By Hunter Cutting, Huffington Post
In the United States the saying goes that politicians often lead from the rear. Our elected “leaders” actually follow the crowd more often than they lead, charting their course with poll numbers rather than principles.
That can be the sign of a healthy democracy where the popular vote matters more than the moneyed interests. However, once in a while a politician steps forward and truly leads, moving the country where it needs to go even though many don’t see it yet. Obama’s rejection of the Keystone pipeline is exactly one of those rare moments.
Obama not only rejected Keystone, he did it in the face of polls saying that a majority of Americans support the pipeline. He did it undaunted by the power of the fossil fuel industry. He did it strongly and loudly. And most importantly he made it clear that the rejection was about saving our climate.
Obama used the moment to deliver perhaps the most important message that any leader can send about climate change: the time to act is now. Most Americans support action on climate change, but they don’t see it as a top priority. Poll after poll shows that Americans see climate change as a distant threat for the future. In poll after poll, Americans rank climate change last among the issues our leaders should tackle now.
But the science and the economics tell a very different story. America, and the world, must make a dramatic course change, and we must begin that correction right now. The path we choose to travel over next 5-15 years will determine our future.
We have to start reducing emissions now, and we must eventually bring them all the way down to zero by mid-century. Carbon pollution doesn’t wash out of the atmosphere; it only builds up. Warming will only get worse over time. We can put out only so much carbon pollution before warming becomes catastrophic. There is no going backward. We have a budget and we’re eating it up fast.
However, at this moment, we’re still at a place where we can easily avoid the worst impacts of climate change. We can make the transition to zero pollution with ordinary effort if we immediately stop investing in fossil fuel infrastructure and instead direct all new investment into renewable energy.

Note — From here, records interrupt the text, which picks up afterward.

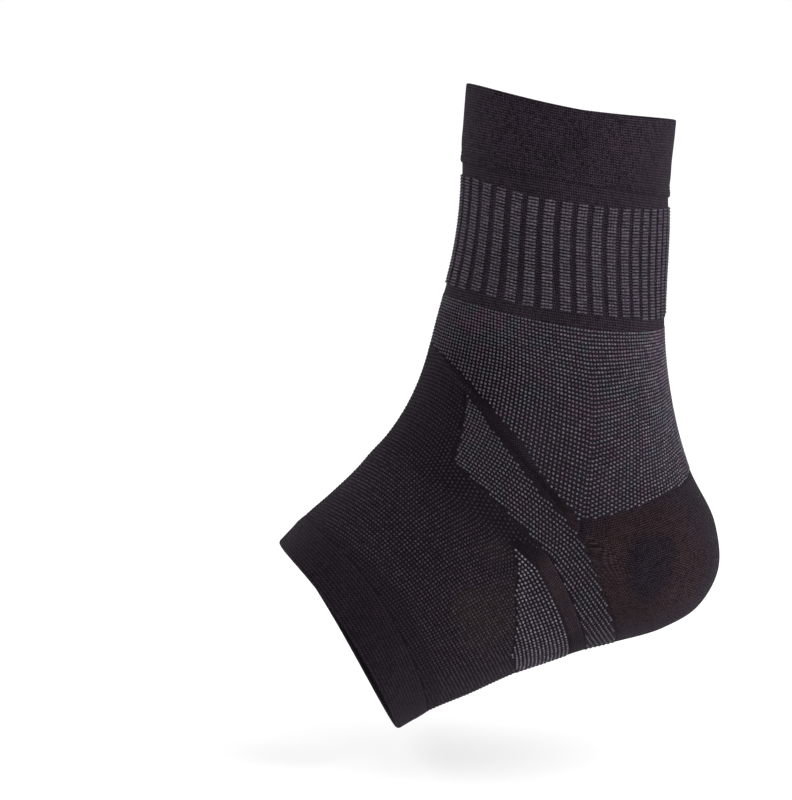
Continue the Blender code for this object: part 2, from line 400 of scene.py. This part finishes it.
def cloth_coordinates(tree, wale, course):
    """The cloth's own coordinates, counted in wales and courses."""
    place = tree.nodes.new("ShaderNodeUVMap")
    place.uv_map = "UVMap"
    parts = tree.nodes.new("ShaderNodeSeparateXYZ")
    tree.links.new(place.outputs[0], parts.inputs[0])
    return (
        maths(tree, "DIVIDE", parts.outputs[0], wale),
        maths(tree, "DIVIDE", parts.outputs[1], course),
    )


def own_tone(tree, across, down):
    """A chance value for each stitch."""
    cell = add(tree, "CombineXYZ", maths(tree, "FLOOR", across), maths(tree, "FLOOR", down))
    return add(tree, "TexWhiteNoise", cell)


def plain_stitches(tree, wale, course):
    """Height and chance tone of plain knitting: every wale is a column of small slanting V's."""
    across, down = cloth_coordinates(tree, wale, course)
    aside = maths(tree, "ABSOLUTE", maths(tree, "SUBTRACT", maths(tree, "FRACT", across), 0.5))
    leg = maths(tree, "SINE", maths(tree, "MULTIPLY", aside, math.tau))
    slant = maths(tree, "SUBTRACT", down, maths(tree, "MULTIPLY", aside, 1.3))
    row = maths(tree, "SINE", maths(tree, "MULTIPLY", slant, math.tau))
    height = maths(tree, "MULTIPLY", leg, maths(tree, "MULTIPLY_ADD", row, 0.5, 0.5))
    return height, own_tone(tree, maths(tree, "MULTIPLY", across, 2.0), slant)


# How far the edge of a patch wanders, in metres; patches tint the colour, and on the ankle and the
# heel they paint shade and reflection
PATCH_WANDER = 0.016


def round_patch(tree, centre, inner, outer):
    """1 within `inner` of a place seen from the side, and 0 beyond `outer`, with an uneven edge."""
    place = tree.nodes.new("ShaderNodeTexCoord").outputs["Object"]
    flat = add(tree, "VectorMath", place, (1, 0, 1), operation="MULTIPLY")
    away = tree.nodes.new("ShaderNodeVectorMath")
    away.operation = "DISTANCE"
    tree.links.new(flat, away.inputs[0])
    away.inputs[1].default_value = (centre[0], 0, centre[1])
    drift = add(tree, "TexNoise", place, None, 60.0, 2.0, 0.5)
    reach = maths(tree, "MULTIPLY_ADD", drift, PATCH_WANDER, away.outputs["Value"])
    return spread(tree, reach, outer + PATCH_WANDER / 2, inner + PATCH_WANDER / 2)


def set_inputs(node, values):
    """Constants on a node's inputs, by their names."""
    for name, value in values.items():
        node.inputs[name].default_value = value


def new_finish(name, values):
    """A material with constants on its shader, its node tree and its shader."""
    finish = bpy.data.materials.new(name)
    finish.use_nodes = True
    shader = finish.node_tree.nodes["Principled BSDF"]
    set_inputs(shader, values)
    return finish, finish.node_tree, shader


def add_relief(tree, shader, height, strength, distance):
    """A bump of the given height, in metres at full strength."""
    bump = tree.nodes.new("ShaderNodeBump")
    set_inputs(bump, {"Strength": strength, "Distance": distance})
    tree.links.new(height, bump.inputs["Height"])
    tree.links.new(bump.outputs[0], shader.inputs["Normal"])


def knit_finish(name, dark, light, wale, course, patches=(), fuzz=0.25, relief=0.25, own=0.9):
    """Plain knitting: its stitches' relief and shade, uneven dye, a fine fuzz and a soft sheen.

    `wale` and `course` are a stitch's width and height, and `relief` how deep it is, in millimetres.
    `own` is how much the stitches differ in tone. A patch has its centre as x and z, the distances
    within which it is full and beyond which it ends, its tint and its strength; patches tint the
    colour, and some of them paint shade and reflection."""
    finish, tree, shader = new_finish(name, {
        "Specular IOR Level": 0.04, "Sheen Weight": 0.045, "Sheen Roughness": 0.4,
        "Sheen Tint": (0.85, 0.65, 0.90, 1),
    })
    place = tree.nodes.new("ShaderNodeTexCoord").outputs["Object"]
    fibres = add(tree, "TexNoise", place, None, 2600.0, 2.0, 0.6)
    dye = add(tree, "TexNoise", place, None, 55.0, 3.0, 0.55)
    height, chance = plain_stitches(tree, wale * MM, course * MM)
    lit = maths(tree, "MULTIPLY", height, maths(tree, "MULTIPLY_ADD", chance, own, 1 - own / 2))
    shade = maths(tree, "MULTIPLY_ADD", spread(tree, fibres, 0.3, 0.7, -0.5, 0.5), fuzz, lit)
    colour = blend(tree, shade, (*dark, 1), (*light, 1))
    # Each patch multiplies its tint into the colour: painted shade on the ankle, the cloth's own
    # colour and painted reflection on the heel
    for centre, inner, outer, tint, strength in patches:
        covered = maths(tree, "MULTIPLY", round_patch(tree, centre, inner, outer), strength)
        colour = blend(tree, covered, colour, (*tint, 1), "MULTIPLY")
    uneven = spread(tree, dye, 0.3, 0.7, 0.86, 1.14)
    tone = tree.nodes.new("ShaderNodeHueSaturation")
    tree.links.new(uneven, tone.inputs["Value"])
    tree.links.new(colour, tone.inputs["Color"])
    tree.links.new(tone.outputs[0], shader.inputs["Base Color"])
    rough = maths(tree, "MULTIPLY_ADD", fibres, 0.2, 0.75)
    tree.links.new(rough, shader.inputs["Roughness"])
    add_relief(tree, shader, shade, 1.0, relief * MM)
    return finish


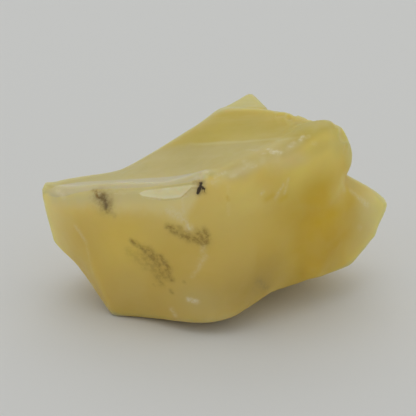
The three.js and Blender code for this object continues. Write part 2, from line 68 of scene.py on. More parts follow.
BREAKS = {
    "top_scoop": ([0, 0, 1], 0.01, [
        [-18.06, -4.29, 14.68], [-14.08, -5.89, 15.76], [-8.89, -7.99, 16.9], [-4, -9.49, 17.99], [-1.19, -10.19, 19.49],
        [1.39, -10.49, 19.96], [3.51, -10.39, 21.02], [6.08, -9.89, 22.17], [8.33, -9.19, 22.51], [10.03, -8.29, 23.22],
        [12.91, -6.19, 23.4], [-20.02, -2.29, 14.49], [-18.04, -0.29, 14.25], [-14.66, 2.21, 13.81], [-10.96, 3.91, 13.74],
        [-6.5, 5.31, 16.02], [-1.79, 5.91, 18.92], [1.26, 5.51, 21.02], [4.06, 4.91, 21.2], [6.25, 3.91, 21.47],
        [8.07, 2.11, 22.03], [10.32, 0.31, 21.19], [12.56, -1.09, 22.22], [13.78, -2.29, 22.84], [14.6, -4.29, 21.86],
        [-12.74, -2.09, 14.85], [-8.7, -1.79, 15.89], [-4.06, -3.49, 17.08], [-4.1, 1.31, 17.09], [-0.05, -4.89, 18.97],
        [-0.04, 0.31, 19.11], [-0.04, 3.31, 19.81], [3.93, -4.49, 20.15], [3.98, -0.89, 19.91], [4.02, 2.11, 20.5],
        [7.92, -3.79, 21.42], [9.62, -3.49, 22.6], [-7.61, 1.71, 15.84],
    ]),
    "front_left": ([-0.33, -0.944, 0], 0.01, [
        [-16.12, -5.89, 10.86], [-15.1, -6.29, 9.27], [-14.33, -6.59, 6.86], [-13.32, -7.09, 3.89], [-12.12, -7.19, 0],
        [-9.83, -8.14, 0.5], [-7.08, -9.29, 0.8], [-3.63, -11.28, 1.3], [-1.2, -12.09, 1.6], [0.26, -12.36, 1.9],
        [-13.13, -7.89, 13.45], [-10.25, -8.99, 13.96], [-7.4, -9.99, 14.31], [-4, -11.29, 13.92], [-0.06, -11.99, 14.26],
        [-12.04, -8.09, 10.14], [-8.57, -9.8, 10.96], [-4.01, -11.39, 11.1], [-0.06, -12.29, 11.53], [-10.95, -8.28, 5.78],
        [-7.46, -9.97, 6.62], [-3.46, -11.48, 7.37], [-0.06, -12.3, 7.76], [-1.18, -12.17, 4.54], [-16.65, -5.89, 12.89],
    ]),
    "front_upper": ([-0.169, -0.845, 0.507], 0.01, [
        [-18.08, -4.39, 14.68], [-14.1, -5.95, 15.7], [-8.9, -8.07, 16.86], [-4.01, -9.55, 17.96], [-1.2, -10.28, 19.41],
        [1.38, -10.55, 19.95], [3.49, -10.47, 20.96], [6.06, -10, 22.1], [8.31, -9.28, 22.52], [-18.67, -4.3, 13.42],
        [-16.05, -6.19, 13.41], [-13.13, -7.89, 13.45], [-10.25, -8.99, 13.96], [-7.4, -9.99, 14.31], [-4, -11.29, 13.92],
        [-0.06, -11.89, 14.21], [2.74, -11.69, 15.11], [6.13, -10.69, 15.13], [8.4, -9.29, 16.97], [3.85, -11.19, 17.84],
        [-0.63, -11.19, 16.61], [-6.27, -9.59, 15.87], [-11.42, -7.6, 14.94],
    ]),
    "front_right": ([0.447, -0.894, 0], 0.01, [
        [1.61, -12.18, 14.35], [3.88, -11.61, 14.07], [6.72, -10.19, 13.4], [9.62, -8.09, 12.41], [12.56, -6.08, 11.47],
        [1.85, -12.38, 10.96], [5.04, -11.1, 10.32], [8.5, -8.57, 9.11], [11.71, -6.21, 7.95], [2.76, -12.05, 6.4],
        [5.67, -10.24, 7.1], [8.59, -7.73, 6.38], [2.33, -11.75, 2.3], [3.53, -10.64, 2.7], [5.01, -9.58, 3.1],
        [6.53, -7.82, 3.2], [8.06, -6.07, 3.2], [9.93, -5.16, 3.3], [12.33, -4.99, 3.6], [13.92, -3.44, 4],
        [12.68, -5.64, 7.66], [8.4, -9.2, 16.92], [11.28, -7.25, 16.05], [13.04, -5.9, 14.83], [8.36, -9.3, 20.06],
        [11.53, -7.42, 19.87], [13.64, -5.82, 19.07], [10.07, -8.37, 23.05], [12.95, -6.26, 23.24], [14.52, -4.77, 16.03],
        [3.85, -11.49, 17.36], [6.12, -10.49, 16.28],
    ]),
    "right_nose": ([0.995, -0.1, 0], 0.01, [
        [14.79, -4.31, 22.05], [15.26, -3.91, 21.13], [15.21, -3.46, 19.34], [15.36, -3.36, 18.42], [15.73, -3.52, 17.34],
        [14.96, -3.68, 16.42], [14.36, -5.3, 22.36], [14.75, -4.79, 19.91], [15.12, -4.71, 18], [15.43, 0.71, 20.5],
        [15.24, 0.75, 17], [13.91, 0.78, 13.5], [14.1, 4.7, 18], [13.4, 4.74, 13],
    ]),
    "left_facet": ([-0.7, -0.7, -0.14], 0.01, [
        [-16.12, -5.89, 10.86], [-15.09, -6.28, 9.28], [-14.36, -6.63, 6.86], [-13.34, -7.1, 3.89], [-12.11, -6.94, -0.02],
        [-20.18, -2.44, 14.05], [-19.83, -1.95, 11.01], [-19.36, -1.58, 8.76], [-18.94, -1.36, 6.73], [-18.04, -1.81, 5.74],
        [-16.53, -2.41, 4.47], [-15.02, -3.43, 2.75], [-13.55, -5.21, 1.3], [-18.44, -4.07, 13.46], [-17.47, -4.39, 10.28],
        [-16.35, -4.7, 7.86], [-18.24, -4.46, 14.58],
    ]),
    "left_under": ([-0.727, 0.364, -0.582], 0.01, [
        [-18.99, -1.23, 6.64], [-17.99, -1.66, 5.72], [-16.44, -2.27, 4.47], [-14.91, -3.28, 2.75], [-13.45, -5.08, 1.32],
        [-12.08, -6.8, -0.06], [-11.53, -1.3, 0.01], [-9.35, 4.71, -0], [-16.82, 1.7, 5.72], [-13.34, 5.21, 3.4],
        [-12.05, 1.71, 0.9], [-14.27, 0.72, 2.98],
    ]),
    "back_left": ([-0.514, 0.857, 0], 0.01, [
        [-20.06, -2.22, 14.08], [-19.77, -1.89, 11.02], [-19.28, -1.48, 8.78], [-18.91, -1.2, 6.74], [-18.03, -0.31, 14.12],
        [-14.56, 2.04, 13.63], [-11.02, 4, 13.64], [-6.62, 5.5, 15.85], [-17.14, 1.7, 7.5], [-13.35, 5.21, 6],
        [-8.85, 7.71, 4], [-15.66, 2.12, 10.5], [-11.88, 5.07, 10], [-6.82, 7.66, 10],
    ]),
    "back_mid": ([-0.192, 0.962, 0.192], 0.02, [
        [-6.5, 5.3, 15.84], [-1.8, 5.98, 18.87], [1.24, 5.57, 21.01], [4.05, 4.96, 21.07], [-6.88, 7.84, 10.03],
        [-5.84, 8.94, 6.99], [-8.87, 7.81, 4.02], [-2.81, 8.72, 12.96], [2.15, 8.7, 16], [-0.86, 10.34, 8.01],
        [4.15, 9.71, 12], [-1.84, 9.16, 2.99], [5.16, 8.28, 19],
    ]),
    "back_right": ([0.498, 0.83, 0.249], 0.02, [
        [4.08, 4.96, 21.08], [6.32, 4.03, 21.26], [7.98, 1.97, 21.51], [10.58, 0.73, 21.76], [12.45, -1.29, 22.11],
        [13.67, -2.47, 22.07], [14.75, -4.04, 22.13], [8.19, 5.77, 17.02], [12.13, 3.67, 16.99], [14.8, 0.66, 16.92],
        [11.15, 6.71, 12], [14.17, 4.74, 12.01], [7.14, 8.7, 12], [10.15, 8.21, 6], [6.15, 8.11, 18],
    ]),
    "underside": ([0, 0, -1], 0.02, [
        [-9.87, -8.24, 0.33], [-7.07, -9.27, 0.64], [-3.6, -11.19, 1.1], [-1.19, -12.07, 1.41], [0.29, -12.28, 1.71],
        [2.24, -11.56, 2.03], [3.5, -10.59, 2.35], [4.89, -9.35, 2.81], [6.31, -7.38, 3.13], [8.08, -6.09, 2.94],
        [9.85, -5, 3.05], [11.85, -4.03, 3.44], [13.96, -3.53, 3.67], [15.74, -2.83, 4.23], [-12.35, -6.89, -0.49],
        [-6.85, -6.89, -0.21], [-0.85, -6.29, 0.02], [2.65, -3.29, 0.07], [4.65, 0.71, 0.05], [5.15, 4.71, -0.04],
        [9.15, 2.71, 1.92], [13.15, 2.71, 3.82], [17.15, 3.71, 6.46], [8.15, 7.71, 1.59], [13.15, 7.71, 4.58],
        [-10.85, -1.29, -0.43], [-5.85, 0.71, -0.6], [-0.85, 4.71, -0.5],
    ]),
    "lobe_front": ([0.514, -0.857, 0], 0.02, [
        [12.57, -4.61, 11.7], [13.18, -3.9, 13.86], [14.37, -3.12, 14.64], [15.82, -2.11, 13.16], [17.01, -1.24, 11.64],
        [16.94, -1.24, 10.1], [16.52, -1.58, 8.31], [15.94, -2.83, 5.38], [13.89, -4.25, 8.26], [15.08, -3.07, 10],
        [13.75, -3.18, 4], [13.04, -3.72, 5.43],
    ]),
    "lobe_side": ([0.816, -0.408, 0.408], 0.02, [
        [14.3, -3.06, 14.61], [15.87, -2.12, 13.19], [17.06, -1.3, 11.65], [17, -1.31, 10.12], [16.63, -1.64, 8.36],
        [15.63, -2.44, 5.33], [14.86, -0.14, 14.74], [17.05, 0.89, 13.27], [18.34, 1.6, 11.99], [20.2, 1.45, 10.36],
        [19.57, 0.85, 8.74], [18.04, 0.5, 6.57], [17.54, -0.75, 5.39], [15.87, -2.89, 4.57],
    ]),
    "lobe_back": ([0.498, 0.83, 0.249], 0.02, [
        [15.24, -0.16, 14.93], [17.05, 1.08, 13.22], [18.59, 1.8, 12.02], [20.25, 1.94, 10.28], [19.23, 0.89, 8.36],
        [13.18, 6.25, 11.01], [16.21, 5.31, 8.03], [16.23, 3.01, 5.29], [11.19, 8.37, 8.02], [10.14, 7.2, 13],
    ]),
    "spur_left": ([-0.8, 0.6, 0], 0.02, [
        [0.99, 6.94, 20.28], [1.67, 8.26, 20.11], [2.53, 9.26, 20.04], [3.21, 10.69, 20.07], [3.98, 11.84, 20.06],
        [1.65, 11.11, 16], [0.12, 11.13, 12], [-2.85, 10.11, 8], [-1.82, 9.48, 13],
    ]),
    "spur_right": ([0.8, 0.6, 0], 0.02, [
        [4.3, 11.82, 20.06], [4.79, 10.86, 19.82], [5.36, 9.56, 19.48], [5.82, 8, 19.43], [6.67, 10.73, 15],
        [9.14, 9.3, 11], [10.16, 8.72, 8], [7.42, 9.16, 15],
    ]),
    "spur_back": ([0, 1, 0], 0.05, [
        [4.05, 11.95, 19.7], [3.85, 12.21, 15], [3.65, 12.21, 10], [3.15, 11.31, 5], [2.65, 9.71, 1],
        [-4.85, 10.21, 8], [10.15, 9.71, 9],
    ]),
}


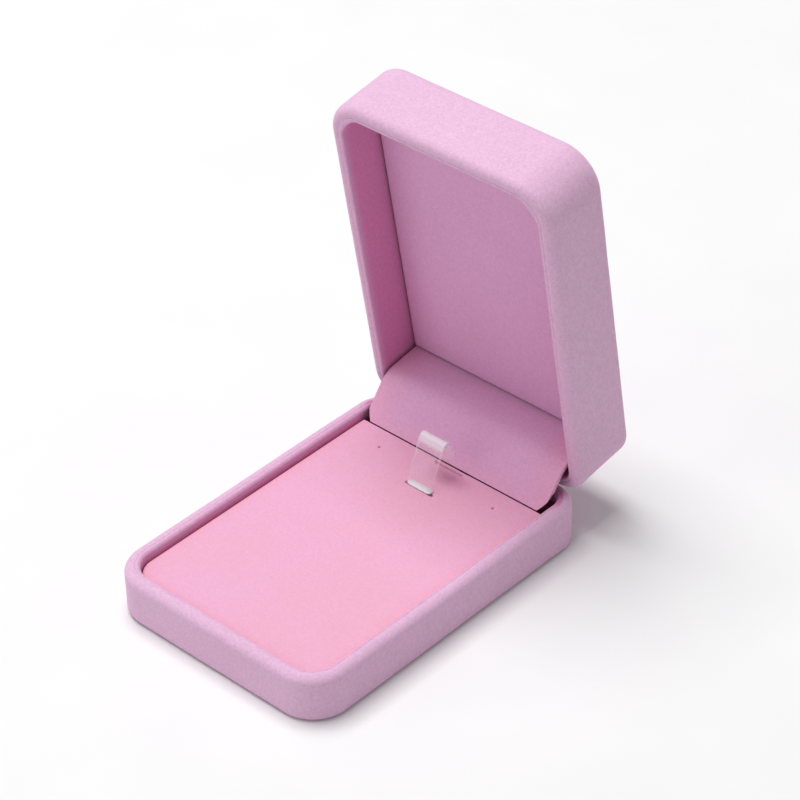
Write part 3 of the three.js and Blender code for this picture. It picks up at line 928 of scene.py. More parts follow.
@dataclass
class TrayVelvet:
    """The velvet round one half of the box: up its wall, over the rim and down inside.

    Attributes:
        sizes: the box's shared sizes.
        facing: which way the opening faces.
        rim: the rim's height.
        far: height of the half's other side, its underside or its top.
        far_rounding: rounding of that far edge.
        reach: how far the velvet comes down inside.
        notch_drop: how far the rim is cut down for the hinge.
        lip_rounding: rounding of the rim's inner edge.
        name: the piece's name.
        rear_reach: how far the velvet comes down inside at the hinge.
        inner_edge_y: where the inside velvet becomes that short, at the hinge.
        turn_under: how far the velvet is turned under the base.
        seam_at: the rim's fine seam, from the outer face.
        seam_depth: depth of that seam.
        seam_width: how wide it is, either side.
        corner_fill: how far the lining board stands in from the round front corners.
        notch_wall: thickness of the rim in the notch.
        notch_rounding: rounding of its outer edge there.
        notch_lip: rounding of its inner edge there.
        swell: height of the long waves in the wall.
        pleat: depth of the pleats inside the corners.
        pleat_rate: how far the wave of pleats turns for each turn of the corner.
        seed: shifts its unevenness.
    """

    sizes: BoxSizes
    facing: Facing
    rim: float
    far: float
    far_rounding: float
    reach: float
    notch_drop: float
    lip_rounding: float
    name: str
    rear_reach: float = 1.16 * MM
    inner_edge_y: float = 60 * MM
    turn_under: float = 6 * MM
    seam_at: float = 2.62 * MM
    seam_depth: float = 0.16 * MM
    seam_width: float = 0.17 * MM
    corner_fill: float = 0.0
    notch_wall: float = 2.1 * MM
    notch_rounding: float = 0.95 * MM
    notch_lip: float = 0.55 * MM
    swell: float = 0.05 * MM
    pleat: float = 0.16 * MM
    pleat_rate: float = 26
    seed: float = 1.0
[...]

That’s the easy glide path, the path that not only avoids the worst impacts of climate change but also builds our economy. Renewable energy is not only clean; it’s now the cheaper choice going forward. Due to the dramatic transformation of the energy industry over the last 10 years the prices for wind and solar have plummeted through the floor. Clean energy is now competitive, if not outright cheaper, than fossil fuels for most activities.
On the other hand, if we stay on the business as usual course, in just 10-15 years we will have blown through our remaining budget and we will then be faced with only bad options. At that point our choices will be simple.
We could stay the course and face truly cataclysmic impacts of global warming. Or we could desperately attempt to halt most emissions by turning off our fossil fueled energy sources much, much faster than we could possibly replace them with clean energy. And in doing so we would crash dive the global economy.
The fork in the road is clear. From now on, every dollar we spend on new fossil-fuel infrastructure is simply throwing good money after bad.
Even the World Bank has concluded that we have all the pipelines and power plants we need in order to burn through all the fossil fuel we can while staying in our carbon budget. From now on, every pipeline, every export terminal, every gas-fired power plant we start building will have to be shut down before it reaches the end of its useful life.
In contrast, every dollar we invest in wind and solar power means even cheaper energy down the road. Clean energy has pulled even with fossil fuel as the cheapest energy source. And the price of wind and solar will only get even cheaper as investments scale and technology improves because the fuel is always free.
In rejecting Keystone Obama put a bright light on that fork in the road. And he put spotlight on a very clear, bright line: no more investments in fossil-fuel infrastructure. No more throwing good money after bad.
Throwing light where there is darkness is a hallmark of leadership. And in America we are blessed to still have those kinds of leaders.